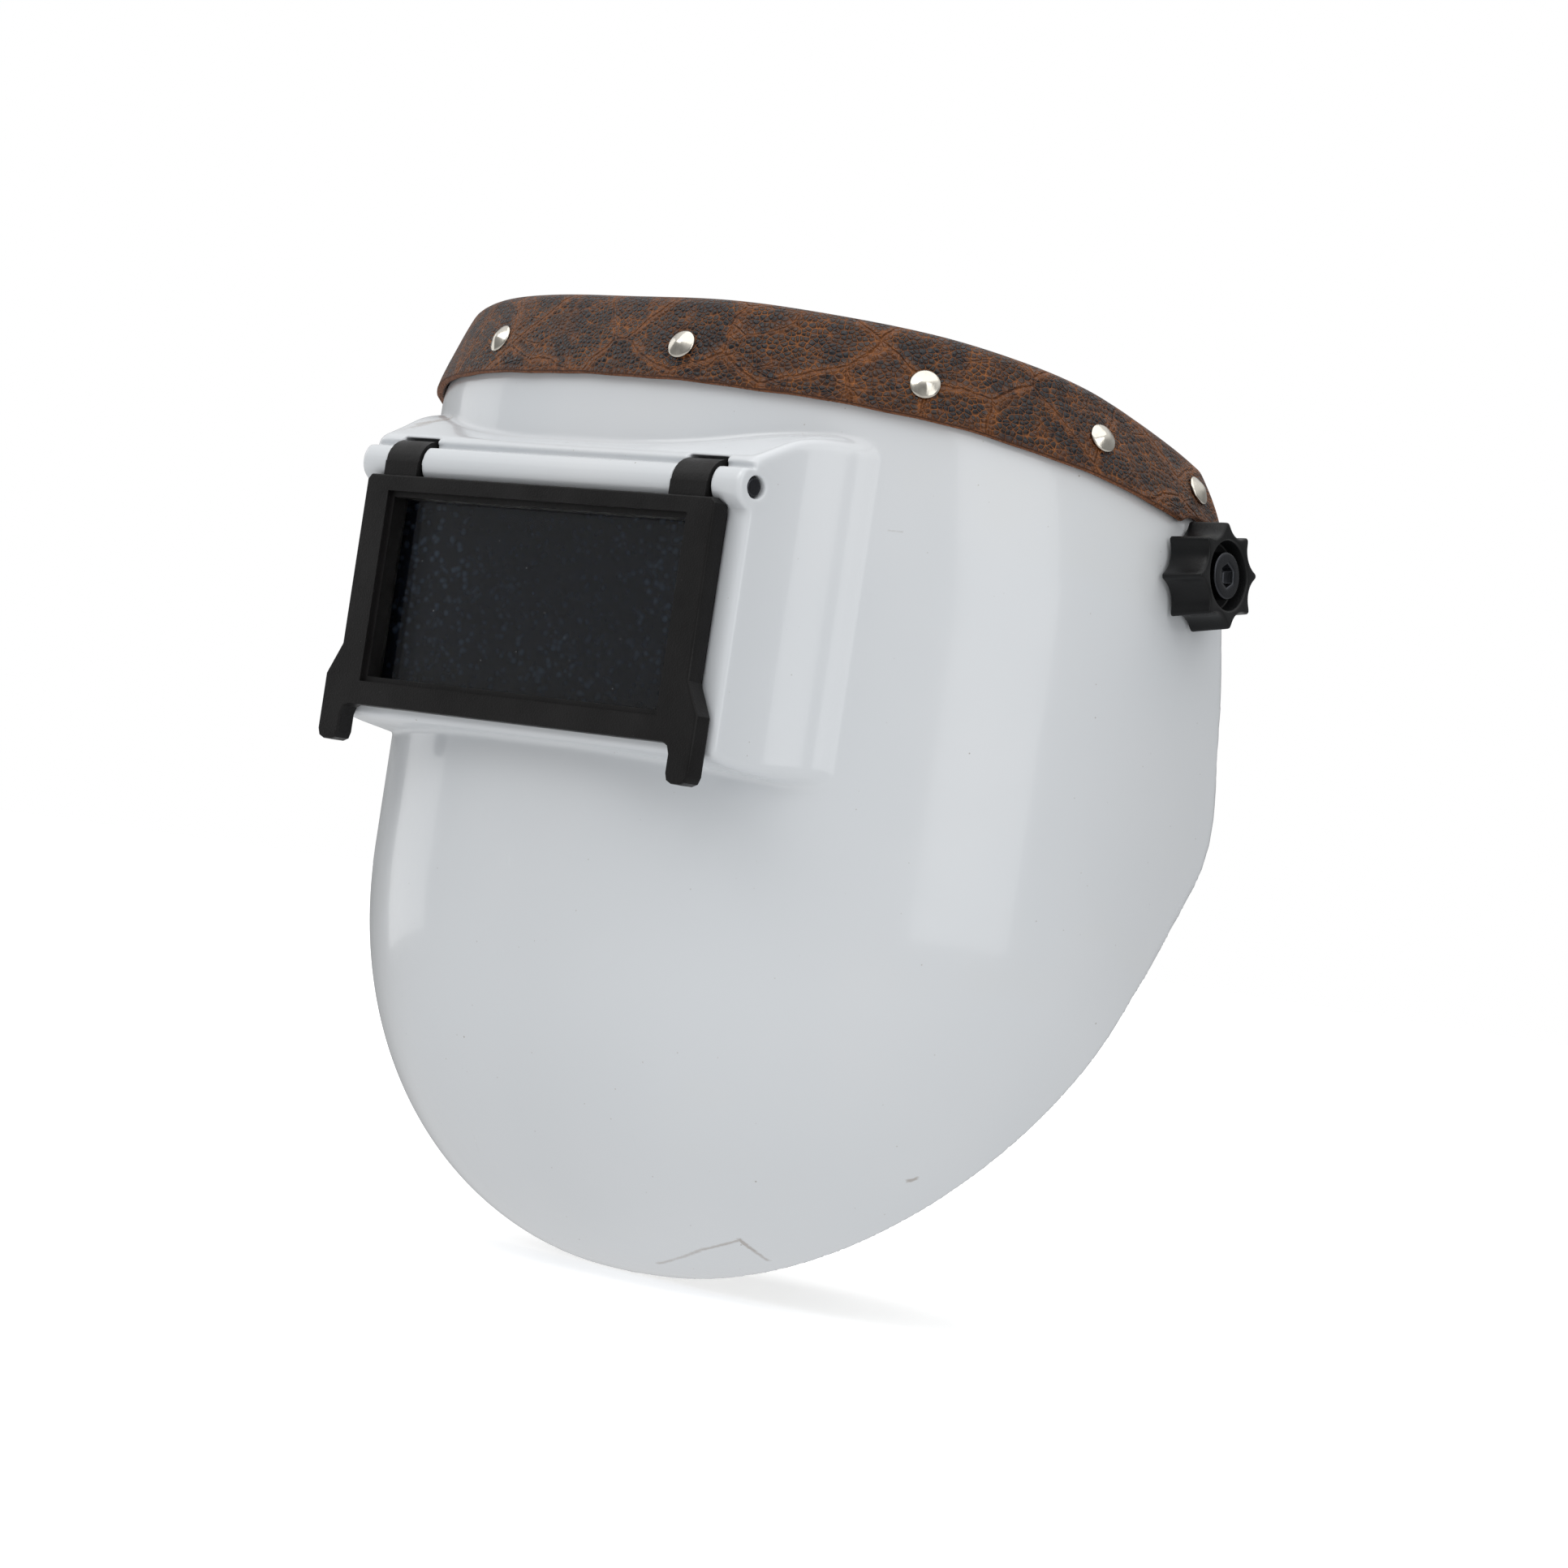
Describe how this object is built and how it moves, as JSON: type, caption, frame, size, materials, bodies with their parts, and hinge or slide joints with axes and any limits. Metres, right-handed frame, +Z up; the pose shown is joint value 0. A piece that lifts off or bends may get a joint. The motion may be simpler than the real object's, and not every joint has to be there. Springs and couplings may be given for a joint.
{
  "type": "welding helmet",
  "caption": "Welding helmet with open crown: rigid face shell with leather rim, hinged lift front holding a dark filter plate, side tension knobs and an adjustable headgear.",
  "frame": {"origin": "middle of the tilt axis between the two side knobs, at the middle of the wearer's head", "axes": "+Z up, -Y the way the wearer looks, +X the wearer's left; the window is vertical"},
  "size_m": [0.2338, 0.1346, 0.2212],
  "materials": {
    "shell_white": "glossy white glass-fibre laminate",
    "crown_leather": "embossed grain, raw cut edge",
    "black_plastic": "fine-grained moulding",
    "clear_plate": "clear, polished",
    "dark_filter": "very dark, polished",
    "black_rubber": "matt",
    "spring_steel": "bright",
    "dark_steel": "black oxide",
    "bright_steel": "zinc plated",
    "nickel": "polished nickel",
    "knob_plastic": "satin moulding",
    "headgear_plastic": "satin moulding",
    "fibre": "pressed fibre",
    "pad_cloth": "knitted cover over foam"
  },
  "bodies": {
    "headgear": {"forehead_band": "headgear_plastic", "sweatband": "pad_cloth", "side_arm_L": "headgear_plastic", "side_arm_R": "headgear_plastic", "arm_rivet_L1": "bright_steel", "arm_rivet_L2": "bright_steel", "arm_rivet_R1": "bright_steel", "arm_rivet_R2": "bright_steel", "rear_hinge_pin_L": "bright_steel", "rear_hinge_pin_R": "bright_steel"},
    "helmet": {"shell": "shell_white", "leather_band": "crown_leather", "crown_rivet_L1": "nickel", "crown_rivet_L2": "nickel", "crown_rivet_L3": "nickel", "crown_rivet_L4": "nickel", "crown_rivet_R1": "nickel", "crown_rivet_R2": "nickel", "crown_rivet_R3": "nickel", "crown_rivet_R4": "nickel", "hinge_pin": "dark_steel", "window_gasket": "black_rubber", "safety_plate": "clear_plate", "plate_retainer": "black_plastic", "retainer_screw_1": "bright_steel", "retainer_screw_2": "bright_steel", "retainer_screw_3": "bright_steel", "retainer_screw_4": "bright_steel", "knob_washer_L": "black_plastic", "friction_washer_L": "fibre", "inner_washer_L": "bright_steel", "lock_nut_L": "bright_steel", "knob_washer_R": "black_plastic", "friction_washer_R": "fibre", "inner_washer_R": "bright_steel", "lock_nut_R": "bright_steel"},
    "front": {"lift_front": "black_plastic", "cover_lens": "clear_plate", "lens_gasket": "black_rubber", "filter_lens": "dark_filter", "lens_spring": "spring_steel"},
    "knob_left": {"tension_knob_L": "knob_plastic", "knob_screw_L": "dark_steel"},
    "knob_right": {"tension_knob_R": "knob_plastic", "knob_screw_R": "dark_steel"},
    "rear_band": {"rear_strap_L": "headgear_plastic", "rear_strap_R": "headgear_plastic", "ratchet_housing": "headgear_plastic", "nape_pad": "pad_cloth"},
    "ratchet": {"ratchet_knob": "knob_plastic", "ratchet_pinion": "headgear_plastic"}
  },
  "joints": [
    {"name": "helmet_tilt", "type": "hinge", "parent": "headgear", "child": "helmet", "pos_m": [0, 0, 0], "axis": [-1, 0, 0], "range_deg": [0, 75]},
    {"name": "lift_front_hinge", "type": "hinge", "parent": "helmet", "child": "front", "pos_m": [0, -0.09638, 0.00295], "axis": [-1, 0, 0], "range_deg": [0, 95]},
    {"name": "left_knob_turn", "type": "hinge", "parent": "helmet", "child": "knob_left", "pos_m": [0.1046, 0.00112, 0.00085], "axis": [0.9848, 0.1384, 0.1045], "continuous": true},
    {"name": "right_knob_turn", "type": "hinge", "parent": "helmet", "child": "knob_right", "pos_m": [-0.1046, 0.00112, 0.00085], "axis": [-0.9848, 0.1384, 0.1045], "continuous": true},
    {"name": "rear_band_swing", "type": "hinge", "parent": "headgear", "child": "rear_band", "pos_m": [0, 0.01482, 0], "axis": [1, 0, 0], "range_deg": [-15, 95]},
    {"name": "ratchet_turn", "type": "hinge", "parent": "rear_band", "child": "ratchet", "pos_m": [0, 0.01482, -0.118], "axis": [0, 0, -1], "continuous": true}
  ]
}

· · · ·

| What the exercise asks |
Repeat the material above in full, keeping every word.

| Task result |
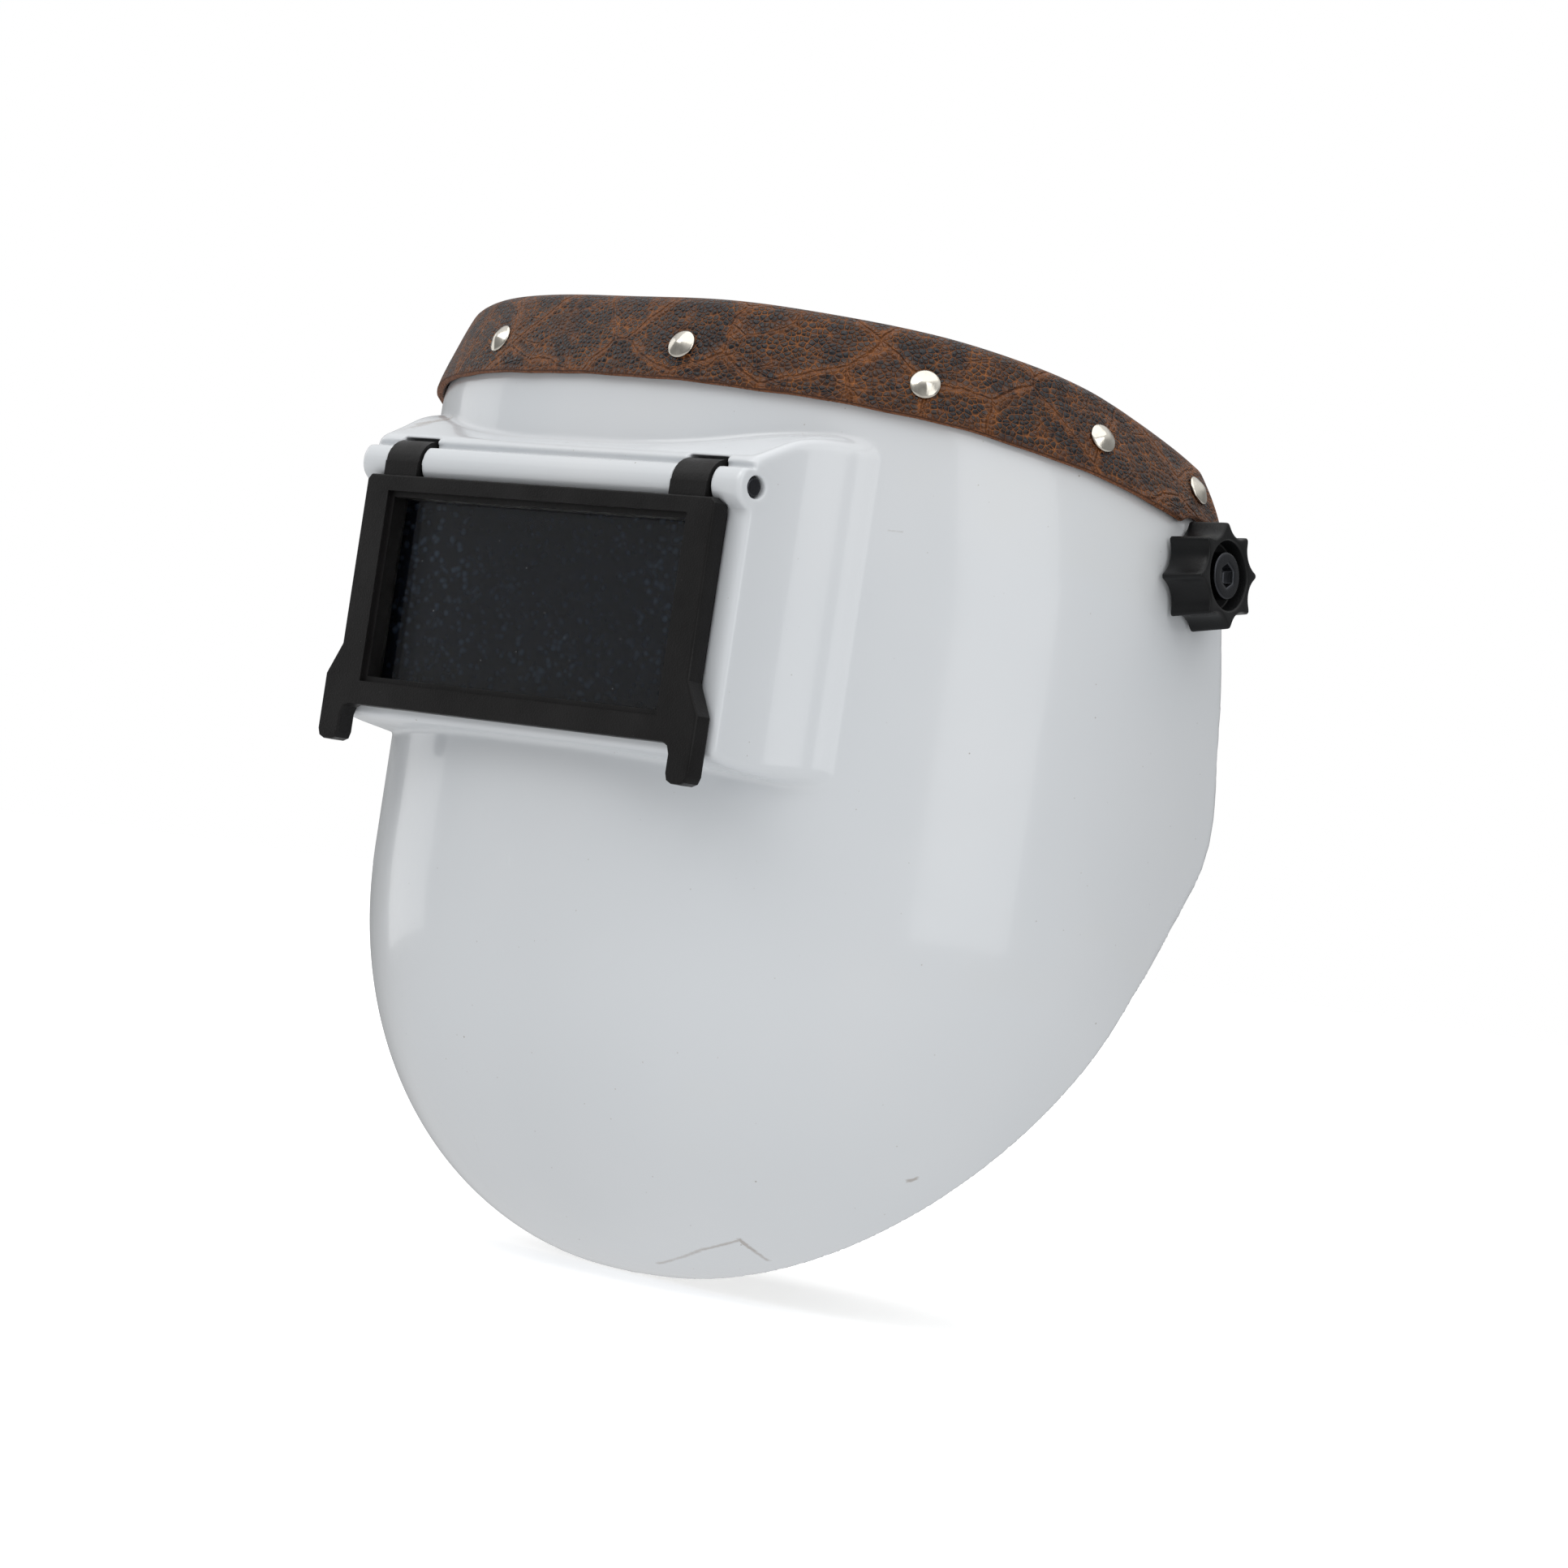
Describe how this object is built and how it moves, as JSON: type, caption, frame, size, materials, bodies with their parts, and hinge or slide joints with axes and any limits. Metres, right-handed frame, +Z up; the pose shown is joint value 0. A piece that lifts off or bends may get a joint. The motion may be simpler than the real object's, and not every joint has to be there. Springs and couplings may be given for a joint.
{
  "type": "welding helmet",
  "caption": "Welding helmet with open crown: rigid face shell with leather rim, hinged lift front holding a dark filter plate, side tension knobs and an adjustable headgear.",
  "frame": {"origin": "middle of the tilt axis between the two side knobs, at the middle of the wearer's head", "axes": "+Z up, -Y the way the wearer looks, +X the wearer's left; the window is vertical"},
  "size_m": [0.2338, 0.1346, 0.2212],
  "materials": {
    "shell_white": "glossy white glass-fibre laminate",
    "crown_leather": "embossed grain, raw cut edge",
    "black_plastic": "fine-grained moulding",
    "clear_plate": "clear, polished",
    "dark_filter": "very dark, polished",
    "black_rubber": "matt",
    "spring_steel": "bright",
    "dark_steel": "black oxide",
    "bright_steel": "zinc plated",
    "nickel": "polished nickel",
    "knob_plastic": "satin moulding",
    "headgear_plastic": "satin moulding",
    "fibre": "pressed fibre",
    "pad_cloth": "knitted cover over foam"
  },
  "bodies": {
    "headgear": {"forehead_band": "headgear_plastic", "sweatband": "pad_cloth", "side_arm_L": "headgear_plastic", "side_arm_R": "headgear_plastic", "arm_rivet_L1": "bright_steel", "arm_rivet_L2": "bright_steel", "arm_rivet_R1": "bright_steel", "arm_rivet_R2": "bright_steel", "rear_hinge_pin_L": "bright_steel", "rear_hinge_pin_R": "bright_steel"},
    "helmet": {"shell": "shell_white", "leather_band": "crown_leather", "crown_rivet_L1": "nickel", "crown_rivet_L2": "nickel", "crown_rivet_L3": "nickel", "crown_rivet_L4": "nickel", "crown_rivet_R1": "nickel", "crown_rivet_R2": "nickel", "crown_rivet_R3": "nickel", "crown_rivet_R4": "nickel", "hinge_pin": "dark_steel", "window_gasket": "black_rubber", "safety_plate": "clear_plate", "plate_retainer": "black_plastic", "retainer_screw_1": "bright_steel", "retainer_screw_2": "bright_steel", "retainer_screw_3": "bright_steel", "retainer_screw_4": "bright_steel", "knob_washer_L": "black_plastic", "friction_washer_L": "fibre", "inner_washer_L": "bright_steel", "lock_nut_L": "bright_steel", "knob_washer_R": "black_plastic", "friction_washer_R": "fibre", "inner_washer_R": "bright_steel", "lock_nut_R": "bright_steel"},
    "front": {"lift_front": "black_plastic", "cover_lens": "clear_plate", "lens_gasket": "black_rubber", "filter_lens": "dark_filter", "lens_spring": "spring_steel"},
    "knob_left": {"tension_knob_L": "knob_plastic", "knob_screw_L": "dark_steel"},
    "knob_right": {"tension_knob_R": "knob_plastic", "knob_screw_R": "dark_steel"},
    "rear_band": {"rear_strap_L": "headgear_plastic", "rear_strap_R": "headgear_plastic", "ratchet_housing": "headgear_plastic", "nape_pad": "pad_cloth"},
    "ratchet": {"ratchet_knob": "knob_plastic", "ratchet_pinion": "headgear_plastic"}
  },
  "joints": [
    {"name": "helmet_tilt", "type": "hinge", "parent": "headgear", "child": "helmet", "pos_m": [0, 0, 0], "axis": [-1, 0, 0], "range_deg": [0, 75]},
    {"name": "lift_front_hinge", "type": "hinge", "parent": "helmet", "child": "front", "pos_m": [0, -0.09638, 0.00295], "axis": [-1, 0, 0], "range_deg": [0, 95]},
    {"name": "left_knob_turn", "type": "hinge", "parent": "helmet", "child": "knob_left", "pos_m": [0.1046, 0.00112, 0.00085], "axis": [0.9848, 0.1384, 0.1045], "continuous": true},
    {"name": "right_knob_turn", "type": "hinge", "parent": "helmet", "child": "knob_right", "pos_m": [-0.1046, 0.00112, 0.00085], "axis": [-0.9848, 0.1384, 0.1045], "continuous": true},
    {"name": "rear_band_swing", "type": "hinge", "parent": "headgear", "child": "rear_band", "pos_m": [0, 0.01482, 0], "axis": [1, 0, 0], "range_deg": [-15, 95]},
    {"name": "ratchet_turn", "type": "hinge", "parent": "rear_band", "child": "ratchet", "pos_m": [0, 0.01482, -0.118], "axis": [0, 0, -1], "continuous": true}
  ]
}